What the task requires >> Reproduce the material in full, exactly as written.

Material provided >>

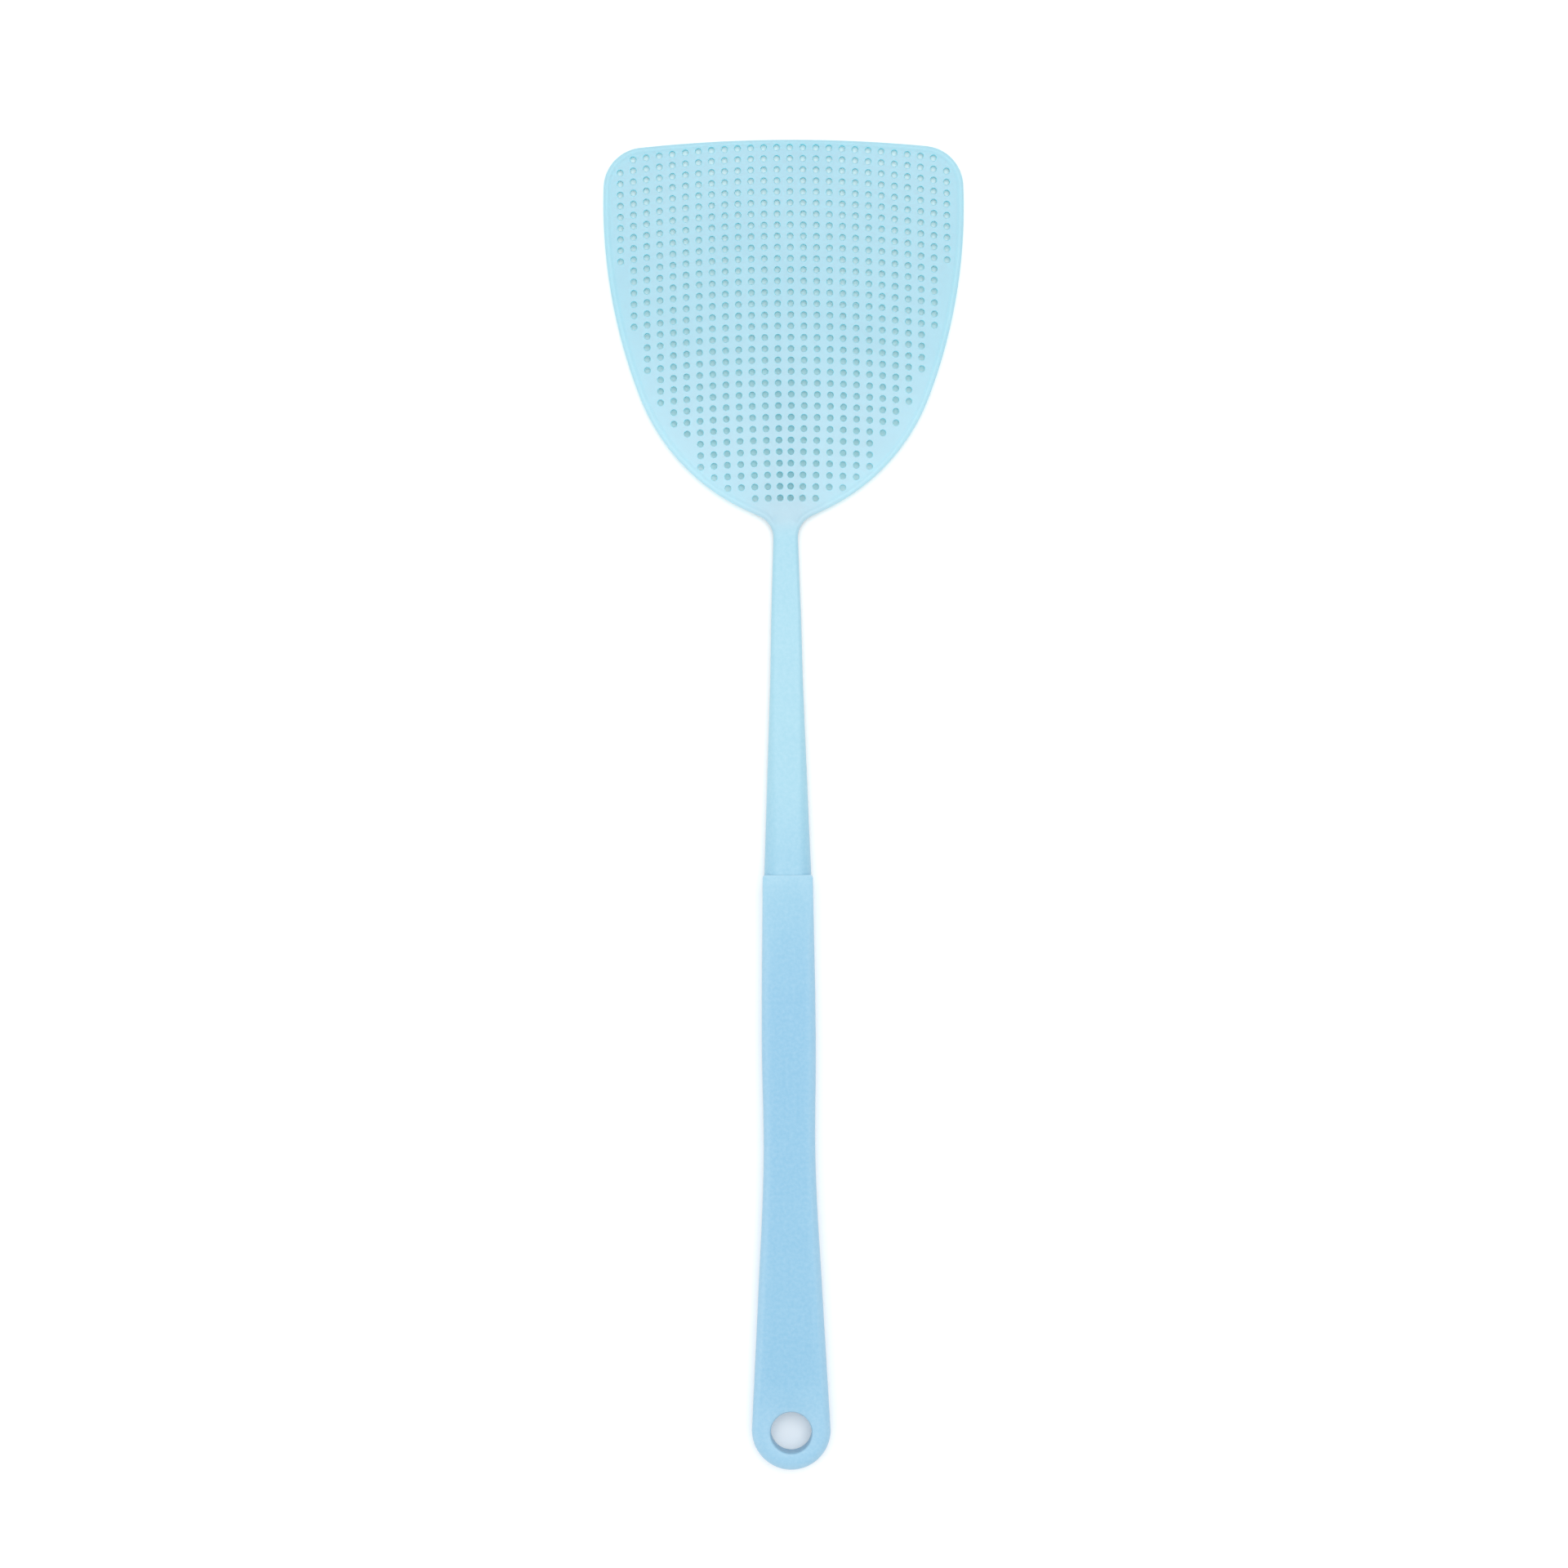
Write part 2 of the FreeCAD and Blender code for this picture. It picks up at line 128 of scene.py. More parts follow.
# The spine that carries the neck's thickness up into the blade. It fades out about its top, falls away
# at its sides and takes in the whole neck near the root.
SPINE_PLACES = (165.0, 112.0, ROOT)
SPINE_HALF_WIDTHS = (1.5, 3.7, 3.9)
SPINE_HALF_THICKNESSES = (0.7, 1.05, 1.2)
SPINE_FADE = 12.0
SPINE_SIDE_START = 1.3
SPINE_SIDE_WIDTH = 1.7
ROOT_MERGE = 4.0

# Holes: bowed rows, in columns that draw in beside the spine. A row stops at the plain margin.
HOLE_RADIUS = 1.0
HOLE_LIP = 0.15
HOLE_CORNERS = 16
FRONT_LIP_ANGLES = (30, 60, 90)
BACK_LIP_ANGLES = (45, 90)
COLUMN_PAIRS = 13
COLUMN_PITCH = 4.13
ROW_COUNT = 32
FIRST_ROW_DROP = 2.45
ROW_PITCH = 3.49
ROW_GROWTH = 0.003
ROW_BOW = 310.0
PLAIN_MARGIN = 4.08
MARGIN_GROWTH = 0.018
SHORT_ROW = 26
DRAW_IN = 0.8
DRAW_IN_REACH = 8.0
DRAW_IN_HEIGHT = 30.0

# The web's mesh: the clear band between the edge's last step and the holes, the least share of those
# steps, how clear of the edge a point between holes is, and how near two points may be.
HOLE_GUARD = 0.15
LEAST_CREST = 0.03
CORNER_CLEARANCE = 0.7
CDT_TOLERANCE = 1e-5

# How far above the root the plastic turns thin enough for light, and how many of the edge's points lie
# from one floor probe to the next.
THIN_REACH = 14.0
FLOOR_PROBE_STEP = 12

# The rounded edge of the moulding, as quarter-round angles, the steps in from its crest, and the angle
# from which an edge of a mesh is shaded sharp.
EDGE_ANGLES = [math.radians(a) for a in (0, 15, 30, 45, 60, 75, 90)]
CREST_STEPS = (0.25, 0.55, 0.9, 1.3)
SHARP_ANGLE = math.radians(35)

# The grip: half widths at places along it, and its round end, eye, edges and cored back.
GRIP_HALF_WIDTHS = (7.9, 8.5, 8.175, 10.125, 12.4)
GRIP_PLACES = (SHOULDER, -75.0, -113.0, -155.0, TAIL + GRIP_HALF_WIDTHS[-1])
MOUTH_ROUND = 0.4
MOUTH_CORNER = 1.1
MOUTH_BLEND = 26.0
FRONT_ROUND = 2.4
GRIP_CROWN = 0.3
BACK_ROUND = 0.9
SIDE_SHARES = (0.35, 0.7)
EYE_PLACE = -198.1
EYE_RADIUS = 6.5
EYE_LIP = 0.8
EYE_LIP_ANGLES = (22.5, 45, 67.5, 90)
EYE_CORNERS = 64
CORE_START = -66.0
CORE_END = -184.0
CORE_BAYS = 8
CORE_CORNER = 1.2
RIB = 1.4
WALL = 2.2
SKIN = 2.0

# A bay's levels, each a height and how far its outline draws in: the mouth's are heights from the
# grip's back, and the floor's are from the bay's floor.
CORE_MOUTH = ((-1.0, -0.4), (-0.05, -0.3), (0.1, -0.1), (0.35, 0.0))
CORE_FLOOR = ((-0.7, 0.12), (-0.2, 0.3), (0.0, 0.8))

# The grip's mesh: steps down its side and round its corners and end, and places across its faces.
MOUTH_PLACES = (0.0, 2.0, 4.0, 5.5)
MOUTH_STEPS = 8
SIDE_STEPS = 64
TAIL_STEPS = 24
FACE_START = 6.0
FACE_STOP = 12.0
FACE_STEP = 4.0
FACE_SHARES = (-0.66, -0.33, 0.0, 0.33, 0.66)
CORNER_STEPS = 4

# The tang and its barb, as width, length and thickness, and the socket and window that hold them.
TANG = (9.0, 34.0, 3.4)
TANG_BEVEL = 0.3
BARB_BACK = 26.0
BARB = (4.8, 3.0, 1.2)
SUNK = 0.5
SOCKET_GAP = 0.15
WINDOW_LENGTH = 4.0
CUT_PAST = 5.0


# Small helpers -------------------------------------------------------------------------------------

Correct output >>
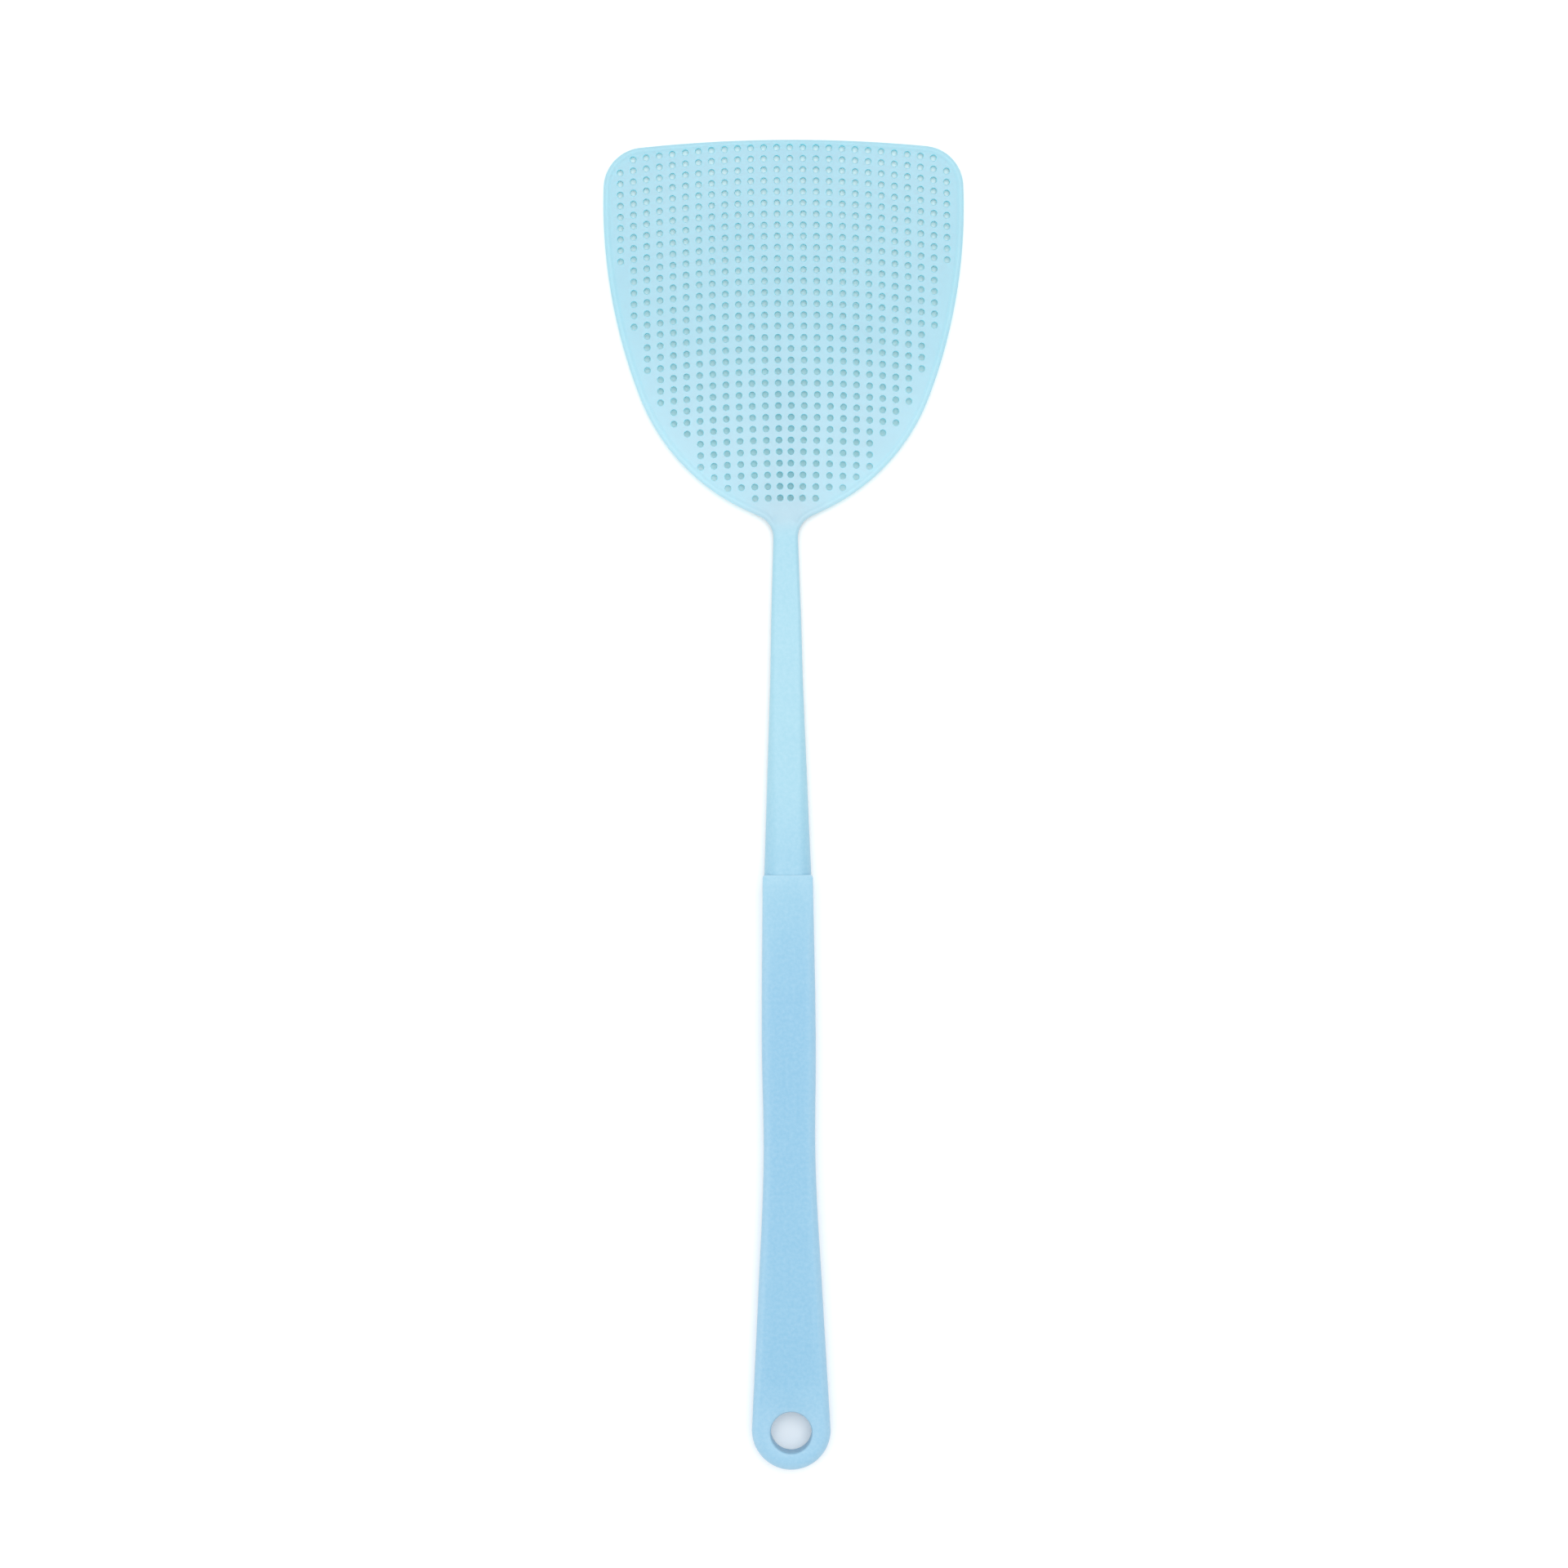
Write part 2 of the FreeCAD and Blender code for this picture. It picks up at line 128 of scene.py. More parts follow.
# The spine that carries the neck's thickness up into the blade. It fades out about its top, falls away
# at its sides and takes in the whole neck near the root.
SPINE_PLACES = (165.0, 112.0, ROOT)
SPINE_HALF_WIDTHS = (1.5, 3.7, 3.9)
SPINE_HALF_THICKNESSES = (0.7, 1.05, 1.2)
SPINE_FADE = 12.0
SPINE_SIDE_START = 1.3
SPINE_SIDE_WIDTH = 1.7
ROOT_MERGE = 4.0

# Holes: bowed rows, in columns that draw in beside the spine. A row stops at the plain margin.
HOLE_RADIUS = 1.0
HOLE_LIP = 0.15
HOLE_CORNERS = 16
FRONT_LIP_ANGLES = (30, 60, 90)
BACK_LIP_ANGLES = (45, 90)
COLUMN_PAIRS = 13
COLUMN_PITCH = 4.13
ROW_COUNT = 32
FIRST_ROW_DROP = 2.45
ROW_PITCH = 3.49
ROW_GROWTH = 0.003
ROW_BOW = 310.0
PLAIN_MARGIN = 4.08
MARGIN_GROWTH = 0.018
SHORT_ROW = 26
DRAW_IN = 0.8
DRAW_IN_REACH = 8.0
DRAW_IN_HEIGHT = 30.0

# The web's mesh: the clear band between the edge's last step and the holes, the least share of those
# steps, how clear of the edge a point between holes is, and how near two points may be.
HOLE_GUARD = 0.15
LEAST_CREST = 0.03
CORNER_CLEARANCE = 0.7
CDT_TOLERANCE = 1e-5

# How far above the root the plastic turns thin enough for light, and how many of the edge's points lie
# from one floor probe to the next.
THIN_REACH = 14.0
FLOOR_PROBE_STEP = 12

# The rounded edge of the moulding, as quarter-round angles, the steps in from its crest, and the angle
# from which an edge of a mesh is shaded sharp.
EDGE_ANGLES = [math.radians(a) for a in (0, 15, 30, 45, 60, 75, 90)]
CREST_STEPS = (0.25, 0.55, 0.9, 1.3)
SHARP_ANGLE = math.radians(35)

# The grip: half widths at places along it, and its round end, eye, edges and cored back.
GRIP_HALF_WIDTHS = (7.9, 8.5, 8.175, 10.125, 12.4)
GRIP_PLACES = (SHOULDER, -75.0, -113.0, -155.0, TAIL + GRIP_HALF_WIDTHS[-1])
MOUTH_ROUND = 0.4
MOUTH_CORNER = 1.1
MOUTH_BLEND = 26.0
FRONT_ROUND = 2.4
GRIP_CROWN = 0.3
BACK_ROUND = 0.9
SIDE_SHARES = (0.35, 0.7)
EYE_PLACE = -198.1
EYE_RADIUS = 6.5
EYE_LIP = 0.8
EYE_LIP_ANGLES = (22.5, 45, 67.5, 90)
EYE_CORNERS = 64
CORE_START = -66.0
CORE_END = -184.0
CORE_BAYS = 8
CORE_CORNER = 1.2
RIB = 1.4
WALL = 2.2
SKIN = 2.0

# A bay's levels, each a height and how far its outline draws in: the mouth's are heights from the
# grip's back, and the floor's are from the bay's floor.
CORE_MOUTH = ((-1.0, -0.4), (-0.05, -0.3), (0.1, -0.1), (0.35, 0.0))
CORE_FLOOR = ((-0.7, 0.12), (-0.2, 0.3), (0.0, 0.8))

# The grip's mesh: steps down its side and round its corners and end, and places across its faces.
MOUTH_PLACES = (0.0, 2.0, 4.0, 5.5)
MOUTH_STEPS = 8
SIDE_STEPS = 64
TAIL_STEPS = 24
FACE_START = 6.0
FACE_STOP = 12.0
FACE_STEP = 4.0
FACE_SHARES = (-0.66, -0.33, 0.0, 0.33, 0.66)
CORNER_STEPS = 4

# The tang and its barb, as width, length and thickness, and the socket and window that hold them.
TANG = (9.0, 34.0, 3.4)
TANG_BEVEL = 0.3
BARB_BACK = 26.0
BARB = (4.8, 3.0, 1.2)
SUNK = 0.5
SOCKET_GAP = 0.15
WINDOW_LENGTH = 4.0
CUT_PAST = 5.0


# Small helpers -------------------------------------------------------------------------------------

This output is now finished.